Tom Tugendhat, the chairman of the Commons Foreign Affairs Committee, and Attorney General Suella Braverman have already said they will be putting their names forward.

More are expected in the coming days including Mr Sunak’s successor as Chancellor, Nadhim Zahawi, and Foreign Secretary Liz Truss.

Following elections to the executive of the backbench 1922 Committee on Monday, the new body will draw up a timetable for the leadership election.

After his acrimonious resignation speech on Thursday, many MPs are anxious to see Mr Johnson out of No 10 as quickly as possible – fearing a summer of “chaos” if he remains.

Downing Street however insisted he would not stand aside to allow Mr Raab to take over as a caretaker prime minister.

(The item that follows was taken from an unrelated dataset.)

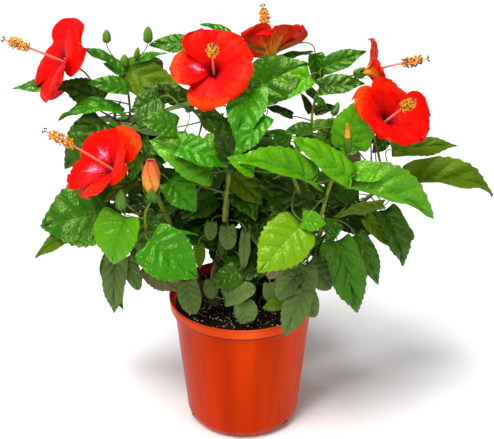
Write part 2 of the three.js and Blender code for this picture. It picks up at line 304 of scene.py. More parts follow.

Labour has confirmed that it will table a Commons vote of no confidence in the Government if Mr Johnson refuses to go voluntarily.

However in order to succeed it would require Tory MPs to vote with them – or at least abstain in large numbers – which would appear unlikely given it could lead to a general election they were likely to lose.

Nevertheless the leadership contest may be shorter than in previous years.

The first phase, with a series a secret ballots by MPs whittling down the list of candidates to a final two, is expected to be concluded by July 21 when the Commons breaks for the summer.

It will then go to a final postal ballot of party members in the country. It is thought likely that it will be concluded by the time Parliament returns in early September.

Downing Street announced a series of new ministerial appointments to Mr Johnson’s caretaker Cabinet on Friday.

This included a role for Peter Bone, whose supportive intervention amid a mutinous atmosphere in the Commons earlier this week stood out so much that even Speaker Sir Lindsay Hoyle remarked he was a “lone batter” for the Government.

He has been made deputy Commons leader – a post that had not been formally held since 2018, according to the official Government website.

James Duddridge, who said it had been a “real honour” to serve as parliamentary private secretary to the Prime Minister, has been made a Government whip.